Mazda denied yesterday that a decision had been made by troubled Ford Motor Co to sell its stake in the Japanese automaker but it didn’t rule out a possible deal.
Japanese media reported yesterday that Ford was considering selling its one-third stake in Hiroshima-based Mazda Motor Corp.
Public broadcaster NHK TV, without citing sources, reported that Ford would maintain some of its stake in Mazda as well as management ties.
“Nothing has been decided,” Mazda said in a statement yesterday. “Any important decision will be disclosed.”
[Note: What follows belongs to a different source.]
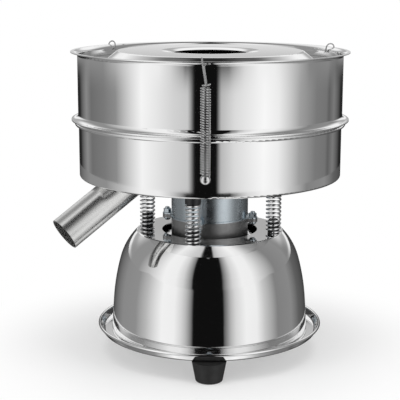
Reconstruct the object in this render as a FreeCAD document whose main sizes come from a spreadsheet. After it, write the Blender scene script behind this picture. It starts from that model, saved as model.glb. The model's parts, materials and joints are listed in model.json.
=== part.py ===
import FreeCAD, Part
import math
import os
import re

import Sketcher

# Vibrating sieve: a spring-borne pan, screen and drum, shaken by an out-of-balance motor.
# +Z is up; the origin is on the central axis, in the plane the feet stand on; -Y is the front.

V = FreeCAD.Vector
UP = V(0, 0, 1)
FULL_TURN = 360
HALF_TURN = 180

# Each size that can be chosen by itself, in millimetres or degrees.
SIZES = [
    # stand
    ("foot_height", 23.2, "rubber foot"),
    ("foot_top_radius", 19.3, "foot, upper end"),
    ("foot_bottom_radius", 15.2, "foot, lower end"),
    ("foot_edge", 2.0, "rounding of the foot's lower edge"),
    ("foot_circle", 120.4, "feet, distance from the central axis"),
    ("foot_bolt", 2.0, "foot bolt, shank radius"),
    ("foot_recess", 8.0, "foot, depth of the recess for the bolt's head"),
    ("tray_radius", 131.6, "tray, outside of its beaded rim"),
    ("tray_depth", 10.0, "tray, outside"),
    ("tray_gauge", 1.2, "tray sheet"),
    ("tray_corner", 4.0, "tray, outside corner radius"),
    ("tray_flare", 25.0, "tray wall, angle from upright"),
    ("tray_bead", 1.6, "radius of the rolled bead"),
    ("bowl_radius", 115.3, "bowl, foot of its wall"),
    ("bowl_height", 118.7, "bowl"),
    ("bowl_mouth", 55.7, "hole that the motor hangs through"),
    ("bowl_gauge", 1.2, "bowl sheet"),
    ("bowl_corner", 2.5, "bowl, corner to its inward flange"),
    ("bowl_flange", 14.0, "bowl, width of the inward flange"),
    ("bowl_lean", 3.65, "bowl wall, angle from upright"),
    ("flank_radius", 245.0, "bowl, upper flank"),
    ("flank_lean", 15.7, "bowl, angle where flank meets shoulder"),
    ("shoulder_radius", 73.0, "bowl, shoulder"),
    ("shoulder_lean", 45.5, "bowl, angle where shoulder meets top edge"),
    ("top_edge", 2.5, "bowl, radius of the top edge"),
    ("base_screw", 2.5, "screws that hold the bowl to the tray, shank radius"),
    # suspension
    ("spring_gap", 65.4, "bowl top to pan bottom"),
    ("spring_circle", 76.0, "springs, distance from the central axis"),
    ("spring_azimuth", -104.0, "front spring, from +X"),
    ("spring_outer", 18.2, "suspension spring, outside diameter"),
    ("spring_wire", 2.2, "suspension spring, wire diameter"),
    ("open_halves", 17, "suspension spring, open half turns"),
    ("end_pitch", 1.1, "suspension spring, pitch of its end half turns in wire diameters"),
    ("seat_drop", 20.5, "upper spring seat, body below the pan"),
    ("seat_spigot", 4.0, "upper spring seat, spigot in the spring"),
    ("seat_post", 15.5, "lower spring seat, post in the spring"),
    ("seat_chamfer", 1.5, "spring seats, chamfer of post and spigot"),
    ("seat_thread", 9.0, "spring seats, depth of the screw hole"),
    ("seat_screw", 2.0, "spring seat screw, shank radius"),
    # pan, screen, drum and lid
    ("sheet_gauge", 1.0, "pan, drum and lid sheet"),
    ("pan_radius", 150.5, "pan, outside of its wall"),
    ("pan_depth", 64.5, "pan"),
    ("pan_corner", 2.5, "pan, outside corner radius"),
    ("pan_curl", 1.75, "pan rim, inner radius of the curl"),
    ("screen_radius", 157.0, "screen ring, outside"),
    ("screen_opening", 143.0, "screen ring, inside"),
    ("screen_gauge", 0.6, "screen ring sheet"),
    ("mesh_gauge", 0.3, "woven wire mesh"),
    ("mesh_radius", 148.9, "mesh, trimmed edge"),
    ("drum_radius", 151.0, "drum, outside of its wall"),
    ("drum_height", 77.2, "drum"),
    ("brim_width", 7.6, "drum, both brims beyond its wall"),
    ("brim_fillet", 6.0, "drum, bend of the lower brim"),
    ("rim_fillet", 4.0, "drum, bend of the upper brim"),
    ("lid_rise", 0.2, "lid top above the drum rim"),
    ("lid_step", 12.0, "lid, plateau above its brim"),
    ("lid_plateau", 104.5, "lid, radius where the plateau ends"),
    ("lid_knee", 5.0, "lid, radius of both knees"),
    ("lid_slope", 37.0, "lid, slope of the step"),
    ("feed_radius", 41.0, "feed hole"),
    ("feed_lip", 15.0, "width of the dished lip round the feed hole"),
    ("feed_lip_radius", 50.0, "curvature of that lip"),
    ("rest_wire", 3.0, "lid rest ring, wire diameter"),
    # discharge spout
    ("spout_outer", 19.0, "spout tube, outside radius"),
    ("spout_wall", 1.5, "spout tube"),
    ("spout_azimuth", 210.6, "spout, from +X"),
    ("spout_slope", 33.1, "spout, below level"),
    ("spout_reach", 184.3, "spout mouth, distance from the central axis"),
    ("spout_drop", 50.9, "spout mouth centre below the pan bottom"),
    # clamp springs
    ("stud_drop", 41.4, "clamp studs below the pan rim"),
    ("stud_radius", 3.0, "clamp stud"),
    ("stud_shank", 2.5, "clamp stud, radius in the pan wall"),
    ("stud_head", 4.3, "clamp stud, radius of its head"),
    ("stud_dome", 1.6, "clamp stud, rise of its domed head"),
    ("stud_edge", 1.0, "clamp stud, straight edge of its head"),
    ("stud_collar", 2.0, "clamp stud, thickness of its collar"),
    ("rivet_lip", 2.0, "clamp stud, riveted end beyond its shank"),
    ("rivet_head", 1.2, "clamp stud, thickness of the riveted end"),
    ("clamp_circle", 164.6, "clamp spring axis, from the central axis"),
    ("clamp_outer", 10.7, "clamp spring, outside diameter"),
    ("clamp_wire", 1.5, "clamp spring, wire diameter"),
    ("clamp_turns", 34, "clamp spring, turns"),
    ("clamp_leg", 23.6, "clamp spring, top of its coil below the drum rim"),
    ("clamp_lean", 9.5, "clamp spring, sideways lean of the hooked leg"),
    ("hook_rise", 3.3, "hook, inside of its arch above the rim"),
    ("hook_tail", 3.0, "hook, straight end inside the rim"),
    # motor
    ("motor_radius", 44.7, "motor, outside"),
    ("can_height", 50.0, "weight cover above the motor"),
    ("can_gauge", 1.5, "weight cover sheet"),
    ("can_lip", 1.6, "weight cover, width of its lip"),
    ("housing_height", 88.5, "motor housing"),
    ("housing_wall", 3.2, "motor housing"),
    ("ear_circle", 51.5, "motor ears, distance from the axis"),
    ("ear_radius", 5.5, "motor ears"),
    ("ear_thickness", 4.0, "motor ears"),
    ("motor_stud", 2.5, "studs through the ears, radius"),
    ("web", 6.5, "end wall of the housing"),
    ("lug_circle", 49.2, "lower lugs, distance from the axis"),
    ("lug_radius", 4.5, "lower lugs"),
    ("lug_thickness", 6.0, "lower lugs and end shield"),
    ("lug_screw", 2.0, "end shield screws, radius"),
    ("mount_circle", 33.0, "motor mounting screws, distance from the axis"),
    ("mount_screw", 3.0, "motor mounting screws, radius"),
    ("bearing_outer", 16.0, "ball bearing"),
    ("bearing_width", 10.0, "ball bearing"),
    ("bearing_cover", 2.5, "lip that holds a bearing in"),
    ("boss_wall", 5.0, "wall round a bearing"),
    ("journal", 6.0, "shaft radius in the bearings"),
    ("shaft_core", 8.0, "shaft radius in the rotor"),
    ("shaft_above", 37.5, "shaft above the motor joint"),
    ("shaft_below", 30.0, "shaft below the housing"),
    ("air_gap", 0.4, "rotor to stator"),
    ("stator_bore", 26.0, "stator"),
    ("stack", 44.0, "length of the laminations"),
    ("stack_level", 18.0, "laminations above the housing's lower edge"),
    ("winding_height", 10.0, "end windings"),
    ("end_ring", 5.0, "rotor end rings"),
    ("weight_radius", 36.0, "eccentric weights"),
    ("weight_hub", 12.0, "eccentric weights, hub"),
    ("upper_weight", 18.0, "upper eccentric weight, thickness"),
    ("lower_weight", 14.0, "lower eccentric weight, thickness"),
    # fittings in the bowl wall and on the tray
    ("port_height", 44.0, "switch and gland above the ground"),
    ("port_drill", 6.0, "reach of their holes either side of the bowl's wall"),
    ("switch_azimuth", 98.0, "switch, from +X"),
    ("gland_azimuth", 82.0, "cord gland, from +X"),
    ("switch_barrel", 10.0, "switch, barrel radius"),
    ("switch_depth", 16.0, "switch, behind the wall"),
    ("rocker_radius", 7.3, "rocker"),
    ("rocker_tilt", 8.0, "rocker, angle at rest"),
    ("pivot_radius", 1.2, "rocker pivot"),
    ("pivot_reach", 0.8, "rocker pivot, beyond the rocker's gap"),
    ("gland_thread", 6.0, "gland, thread radius"),
    ("gland_bore", 3.6, "gland, cord hole"),
    ("capacitor_radius", 15.0, "run capacitor"),
    ("capacitor_height", 50.0, "run capacitor"),
    ("capacitor_circle", 84.0, "run capacitor, distance from the axis"),
    # clearances
    ("hole_play", 0.2, "screw in its hole"),
    ("running_play", 0.05, "shaft in a bearing"),
    ("rivet_play", 0.1, "riveted end of a stud off the pan wall"),
    ("seat_play", 0.3, "spring on its seat, loop on its stud"),
    ("screen_play", 0.1, "screen between pan and drum"),
    ("rocker_play", 0.8, "rocker in its bezel, all round"),
    ("pivot_play", 0.1, "rocker pivot in its sockets"),
    ("lid_play", 1.2, "lid in the drum, all round"),
    ("lid_lift_play", 0.2, "lid on its rest ring"),
]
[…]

The move, should it happen, would be a symbolic retreat for US automakers in Japan. General Motors Corp similarly sold off its stakes in Japanese automakers in recent years.
Selling shares of Mazda, which makes the RX-8 sports car and Miata roadster, would furnish Ford with cash as it tries to turn around its business.
Ford has struggled amid a drastic downturn in US auto sales, burning through nearly US$11 billion of its cash stockpile in the past year.
The Dearborn, Michigan-based automaker reported its worst-ever quarterly loss of US$8.7 billion in the second quarter. In comparison, Mazda posted a six-fold surge in profit in the April-June quarter.
Ford formed a capital alliance with Mazda in 1979, taking a 25 percent stake. That was raised to 33.4 percent in 1996 — a controlling share in Japan.
In an interview on Friday, CEO Alan Mulally denied Ford was about to run out of cash.
Mulally did not rule out asset sales as a way to raise money, but he did not refer to Mazda specifically.
“Cash is really, really important, so we are managing that very carefully,” Mulally said.